Setting a Complex System to a Known Initial State

摘要

Nowadays nondeterministic models are widely used when describing the behavior of complex systems. Nondeterminism occurs due to various reasons such as physical properties, limited controllability, and/or observability of a system under analysis, abstraction level, etc. [1]. Given a complex system, if its behavior can be described using finite sets of states and transitions between them, then homing experiments with nondeterministic Finite State Machines (FSMs) can be applied in order to set the system into a known initial state [2]. If the technical system behavior is described by a deterministic FSM then such experiments are well established. In particular, a complete deterministic FSM with n pairwise distinguishable states always has a homing sequence of length at most n(n – 1)/2. Moreover, the order of length of the homing sequence cannot be reduced when the next input depends on output responses of a system under experiment to the previous inputs, i.e., the complexity of homing experiments cannot be reduced using adaptive experiments instead of preset.

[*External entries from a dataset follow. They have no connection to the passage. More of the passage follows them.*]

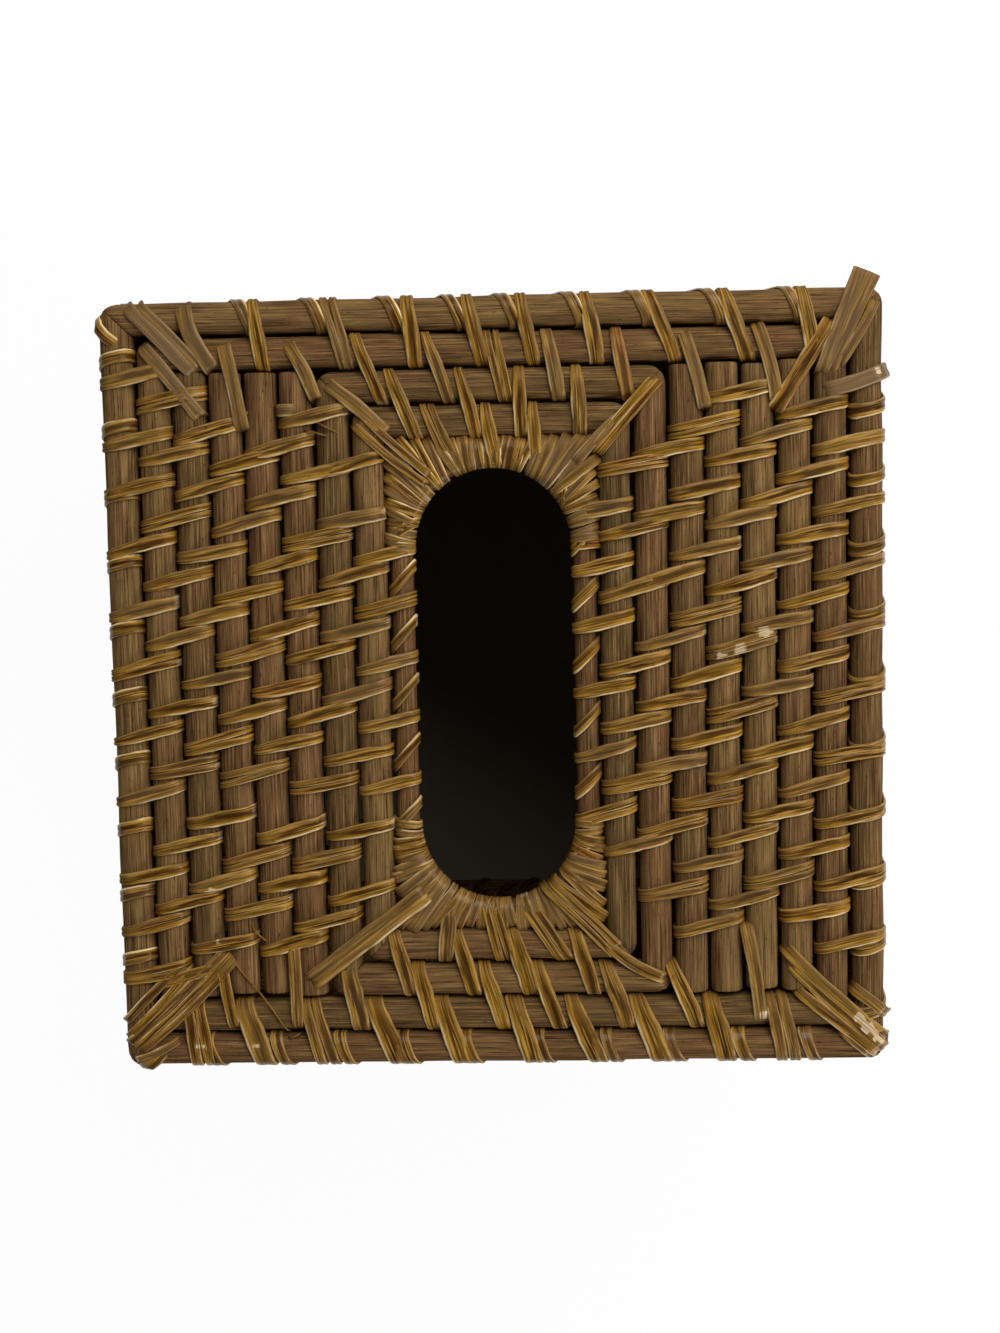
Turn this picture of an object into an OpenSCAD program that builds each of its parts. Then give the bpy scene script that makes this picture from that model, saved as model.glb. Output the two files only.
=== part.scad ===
// Square tissue box cover of round rattan rods, stitched together with split-rattan strips.
// The origin is at the middle of the base, +Z points up and +Y points to the back.
// The top is one flat layer of rods: two outer squares, straight rods at the left and at the
// right, a frame of two squares, and a rod bent round the opening. The walls are level courses.

/* [Rods] */
// Diameter of every rod but the one bent round the opening
rod_d = 5.8; // [4.5:0.1:7]
// Diameter of the rod bent round the opening
opening_rod_d = 4.2; // [3.6:0.1:5]
// Straight rods on each side of the opening
straights = 4; // [2:1:5]
// Level courses of rods in each wall, below the edge rods
wall_courses = 21; // [12:1:22]
// Radius of the rounded outer corners of each square of rods
corner_r = 4; // [3.5:0.1:4.5]
// Radius of the worn edge on the cut end of a straight rod
rod_end_r = 1.2; // [0.6:0.1:2]

/* [Opening] */
// Distance from the middle of the opening to the centre of the rod along its side
opening_side = 16.5; // [16:0.1:20]
// Distance from the middle of the opening to the centre of each round end
opening_bend = 25.3; // [21:0.1:29]

/* [Strips] */
// Width of a split-rattan strip
strip_w = 2.6; // [2:0.1:2.6]
// Thickness of a strip
strip_t = 0.5; // [0.4:0.05:0.7]
// Free space between a strip and the rod that it passes
clearance = 0.05; // [0.02:0.01:0.08]
// Least distance between the stitches along a rod of the left or the right side
column_step = 11; // [10.8:0.1:13]
// Least distance between the stitches along a rod of the back or the front
row_step = 12.1; // [10.8:0.1:13]
// Width of the strips wound round the ends of the opening
wrap_w = 1.4; // [1:0.1:1.5]
// Sideways lean of the strips at the corners of the top
corner_lean = 8.5; // [7:0.1:9]
// Sideways lean of the strips at the corners of the frame round the opening
frame_lean = 9; // [8:0.1:10]
// How much of each base stitch is pressed flat
foot_flat = 0.25; // [0.1:0.05:0.35]

/* [Hidden] */
$fn = 64;
overrun = 1;
rod_colour = [0.43, 0.35, 0.26];
strip_colour = [0.66, 0.50, 0.22];
quarter_turn = 90;
sides = ["right", "back", "left", "front"];
// A wall has one stitch for every two along the same rod of the top
wall_factor = 2;
// Every third course starts a strip round the upright corners
wall_corner_factor = 3;
// The stitches of a pair of rods lie over the middle between them
pair_middle_share = 0.5;
// Those of every other pair are moved by this share of their step
half_step_share = 0.5;
// The bent rod has this much more room at its round ends, where strips wind round it
bend_relief = 0.3;
// A run that falls short of one more half step by less than this share of it still gets it
step_share = 0.01;
// Corner strips end this far from the corner of the square that holds their inner end
corner_back = 6;
frame_back = 5.8;
// Turns at which strips are wound round an end of the opening
wrap_turn_first = 15;
wrap_turn_step = 6;
// Where they lie beside a stitch of a straight side, as shares of the stitch's lean
wrap_shares = [-1.45, 0.7];
// Turns of the two diagonal strips at an end of the opening, and the room that they take
diagonal_turns = [45, 135];
diagonal_room = 9;

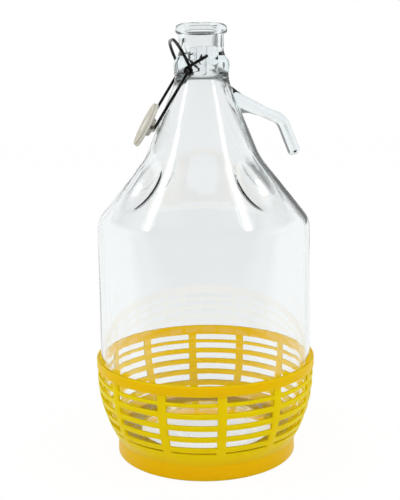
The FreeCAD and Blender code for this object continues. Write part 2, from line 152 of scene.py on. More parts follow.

For systems with the nondeterministic behavior, investigations of homing experiments are just beginning to develop [3, 4, 5]. In this paper, we briefly present the novel results obtained in this area under the assumption that the behavior of the system under experiment is described by a complete observable nondeterministic FSM. In other words, the behavior of the system in each state is defined for any input, but there can be several output responses to the same input in some states. For the observable FSM, given an input/output pair and a current state, the next state of the system can be uniquely identified.